Written problem :: Go through the listing and copy every line word for word.

* begin Collected data *

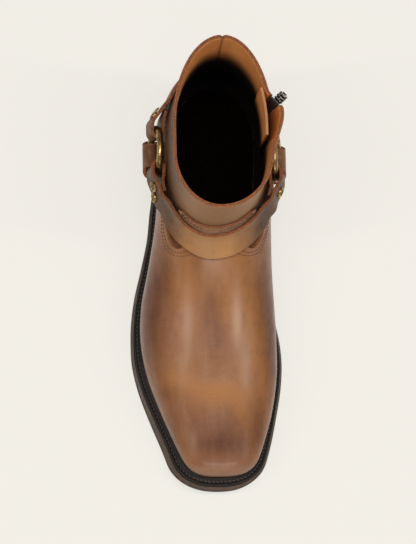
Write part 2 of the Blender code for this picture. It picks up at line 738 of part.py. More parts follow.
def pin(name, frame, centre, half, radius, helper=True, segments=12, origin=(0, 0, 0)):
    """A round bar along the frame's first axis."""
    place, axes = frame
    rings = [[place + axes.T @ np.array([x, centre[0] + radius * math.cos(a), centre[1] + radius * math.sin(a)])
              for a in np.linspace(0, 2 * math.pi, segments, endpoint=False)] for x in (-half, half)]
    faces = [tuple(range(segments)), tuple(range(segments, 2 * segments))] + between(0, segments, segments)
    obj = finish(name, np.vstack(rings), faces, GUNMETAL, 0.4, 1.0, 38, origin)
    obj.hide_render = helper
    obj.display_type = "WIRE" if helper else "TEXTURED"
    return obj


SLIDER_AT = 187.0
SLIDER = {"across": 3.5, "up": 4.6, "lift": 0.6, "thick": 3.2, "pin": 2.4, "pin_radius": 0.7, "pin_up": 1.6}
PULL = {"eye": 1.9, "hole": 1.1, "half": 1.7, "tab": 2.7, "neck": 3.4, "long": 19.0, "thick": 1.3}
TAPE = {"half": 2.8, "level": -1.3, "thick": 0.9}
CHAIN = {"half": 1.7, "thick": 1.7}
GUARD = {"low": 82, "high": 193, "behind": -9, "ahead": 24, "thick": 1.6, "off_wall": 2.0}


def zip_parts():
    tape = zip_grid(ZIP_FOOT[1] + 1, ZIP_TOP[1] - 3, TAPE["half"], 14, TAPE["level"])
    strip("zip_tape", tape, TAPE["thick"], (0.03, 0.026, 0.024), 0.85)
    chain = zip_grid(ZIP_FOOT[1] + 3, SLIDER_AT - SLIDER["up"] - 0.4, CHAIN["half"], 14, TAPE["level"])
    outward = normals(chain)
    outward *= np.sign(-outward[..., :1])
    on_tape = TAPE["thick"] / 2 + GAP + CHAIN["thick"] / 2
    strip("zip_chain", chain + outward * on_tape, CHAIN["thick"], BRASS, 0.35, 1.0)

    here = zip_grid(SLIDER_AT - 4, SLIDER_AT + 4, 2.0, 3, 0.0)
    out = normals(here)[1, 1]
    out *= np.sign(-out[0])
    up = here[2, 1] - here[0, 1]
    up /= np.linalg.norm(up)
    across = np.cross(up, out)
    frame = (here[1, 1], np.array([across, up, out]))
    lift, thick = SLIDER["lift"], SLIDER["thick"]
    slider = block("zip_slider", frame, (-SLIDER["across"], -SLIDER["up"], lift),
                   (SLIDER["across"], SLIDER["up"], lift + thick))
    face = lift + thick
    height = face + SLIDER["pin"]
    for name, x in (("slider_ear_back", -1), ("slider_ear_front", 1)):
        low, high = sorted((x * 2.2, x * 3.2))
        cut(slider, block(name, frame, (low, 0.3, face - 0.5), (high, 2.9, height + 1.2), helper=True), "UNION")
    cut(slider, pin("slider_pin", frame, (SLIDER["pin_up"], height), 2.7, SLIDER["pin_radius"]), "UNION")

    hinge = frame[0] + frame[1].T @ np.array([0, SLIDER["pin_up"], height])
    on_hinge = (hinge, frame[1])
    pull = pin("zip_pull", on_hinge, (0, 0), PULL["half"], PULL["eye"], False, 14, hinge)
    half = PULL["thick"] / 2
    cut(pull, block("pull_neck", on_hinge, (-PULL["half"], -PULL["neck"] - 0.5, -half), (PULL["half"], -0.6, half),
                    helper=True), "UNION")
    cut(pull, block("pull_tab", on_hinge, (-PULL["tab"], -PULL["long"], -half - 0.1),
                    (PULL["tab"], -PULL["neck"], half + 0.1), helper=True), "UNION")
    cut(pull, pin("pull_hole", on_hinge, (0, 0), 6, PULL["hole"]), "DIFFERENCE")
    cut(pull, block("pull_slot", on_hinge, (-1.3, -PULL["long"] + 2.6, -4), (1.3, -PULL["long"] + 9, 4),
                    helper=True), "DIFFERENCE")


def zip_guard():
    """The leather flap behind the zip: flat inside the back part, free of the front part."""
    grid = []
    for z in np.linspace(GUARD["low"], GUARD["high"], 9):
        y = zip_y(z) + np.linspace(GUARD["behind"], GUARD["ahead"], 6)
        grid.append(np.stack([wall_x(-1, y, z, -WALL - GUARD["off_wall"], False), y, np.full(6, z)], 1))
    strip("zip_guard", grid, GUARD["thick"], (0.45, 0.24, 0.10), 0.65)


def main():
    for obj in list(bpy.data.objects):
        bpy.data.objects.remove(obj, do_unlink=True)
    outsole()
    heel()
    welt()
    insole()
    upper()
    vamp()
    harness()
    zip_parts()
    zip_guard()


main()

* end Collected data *

Complete response ::
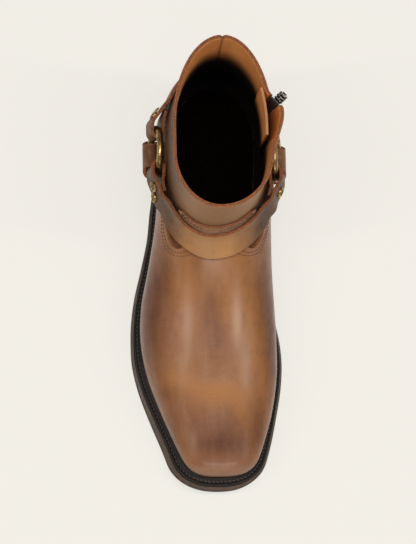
Write part 2 of the Blender code for this picture. It picks up at line 738 of part.py. More parts follow.
def pin(name, frame, centre, half, radius, helper=True, segments=12, origin=(0, 0, 0)):
    """A round bar along the frame's first axis."""
    place, axes = frame
    rings = [[place + axes.T @ np.array([x, centre[0] + radius * math.cos(a), centre[1] + radius * math.sin(a)])
              for a in np.linspace(0, 2 * math.pi, segments, endpoint=False)] for x in (-half, half)]
    faces = [tuple(range(segments)), tuple(range(segments, 2 * segments))] + between(0, segments, segments)
    obj = finish(name, np.vstack(rings), faces, GUNMETAL, 0.4, 1.0, 38, origin)
    obj.hide_render = helper
    obj.display_type = "WIRE" if helper else "TEXTURED"
    return obj


SLIDER_AT = 187.0
SLIDER = {"across": 3.5, "up": 4.6, "lift": 0.6, "thick": 3.2, "pin": 2.4, "pin_radius": 0.7, "pin_up": 1.6}
PULL = {"eye": 1.9, "hole": 1.1, "half": 1.7, "tab": 2.7, "neck": 3.4, "long": 19.0, "thick": 1.3}
TAPE = {"half": 2.8, "level": -1.3, "thick": 0.9}
CHAIN = {"half": 1.7, "thick": 1.7}
GUARD = {"low": 82, "high": 193, "behind": -9, "ahead": 24, "thick": 1.6, "off_wall": 2.0}


def zip_parts():
    tape = zip_grid(ZIP_FOOT[1] + 1, ZIP_TOP[1] - 3, TAPE["half"], 14, TAPE["level"])
    strip("zip_tape", tape, TAPE["thick"], (0.03, 0.026, 0.024), 0.85)
    chain = zip_grid(ZIP_FOOT[1] + 3, SLIDER_AT - SLIDER["up"] - 0.4, CHAIN["half"], 14, TAPE["level"])
    outward = normals(chain)
    outward *= np.sign(-outward[..., :1])
    on_tape = TAPE["thick"] / 2 + GAP + CHAIN["thick"] / 2
    strip("zip_chain", chain + outward * on_tape, CHAIN["thick"], BRASS, 0.35, 1.0)

    here = zip_grid(SLIDER_AT - 4, SLIDER_AT + 4, 2.0, 3, 0.0)
    out = normals(here)[1, 1]
    out *= np.sign(-out[0])
    up = here[2, 1] - here[0, 1]
    up /= np.linalg.norm(up)
    across = np.cross(up, out)
    frame = (here[1, 1], np.array([across, up, out]))
    lift, thick = SLIDER["lift"], SLIDER["thick"]
    slider = block("zip_slider", frame, (-SLIDER["across"], -SLIDER["up"], lift),
                   (SLIDER["across"], SLIDER["up"], lift + thick))
    face = lift + thick
    height = face + SLIDER["pin"]
    for name, x in (("slider_ear_back", -1), ("slider_ear_front", 1)):
        low, high = sorted((x * 2.2, x * 3.2))
        cut(slider, block(name, frame, (low, 0.3, face - 0.5), (high, 2.9, height + 1.2), helper=True), "UNION")
    cut(slider, pin("slider_pin", frame, (SLIDER["pin_up"], height), 2.7, SLIDER["pin_radius"]), "UNION")

    hinge = frame[0] + frame[1].T @ np.array([0, SLIDER["pin_up"], height])
    on_hinge = (hinge, frame[1])
    pull = pin("zip_pull", on_hinge, (0, 0), PULL["half"], PULL["eye"], False, 14, hinge)
    half = PULL["thick"] / 2
    cut(pull, block("pull_neck", on_hinge, (-PULL["half"], -PULL["neck"] - 0.5, -half), (PULL["half"], -0.6, half),
                    helper=True), "UNION")
    cut(pull, block("pull_tab", on_hinge, (-PULL["tab"], -PULL["long"], -half - 0.1),
                    (PULL["tab"], -PULL["neck"], half + 0.1), helper=True), "UNION")
    cut(pull, pin("pull_hole", on_hinge, (0, 0), 6, PULL["hole"]), "DIFFERENCE")
    cut(pull, block("pull_slot", on_hinge, (-1.3, -PULL["long"] + 2.6, -4), (1.3, -PULL["long"] + 9, 4),
                    helper=True), "DIFFERENCE")


def zip_guard():
    """The leather flap behind the zip: flat inside the back part, free of the front part."""
    grid = []
    for z in np.linspace(GUARD["low"], GUARD["high"], 9):
        y = zip_y(z) + np.linspace(GUARD["behind"], GUARD["ahead"], 6)
        grid.append(np.stack([wall_x(-1, y, z, -WALL - GUARD["off_wall"], False), y, np.full(6, z)], 1))
    strip("zip_guard", grid, GUARD["thick"], (0.45, 0.24, 0.10), 0.65)


def main():
    for obj in list(bpy.data.objects):
        bpy.data.objects.remove(obj, do_unlink=True)
    outsole()
    heel()
    welt()
    insole()
    upper()
    vamp()
    harness()
    zip_parts()
    zip_guard()


main()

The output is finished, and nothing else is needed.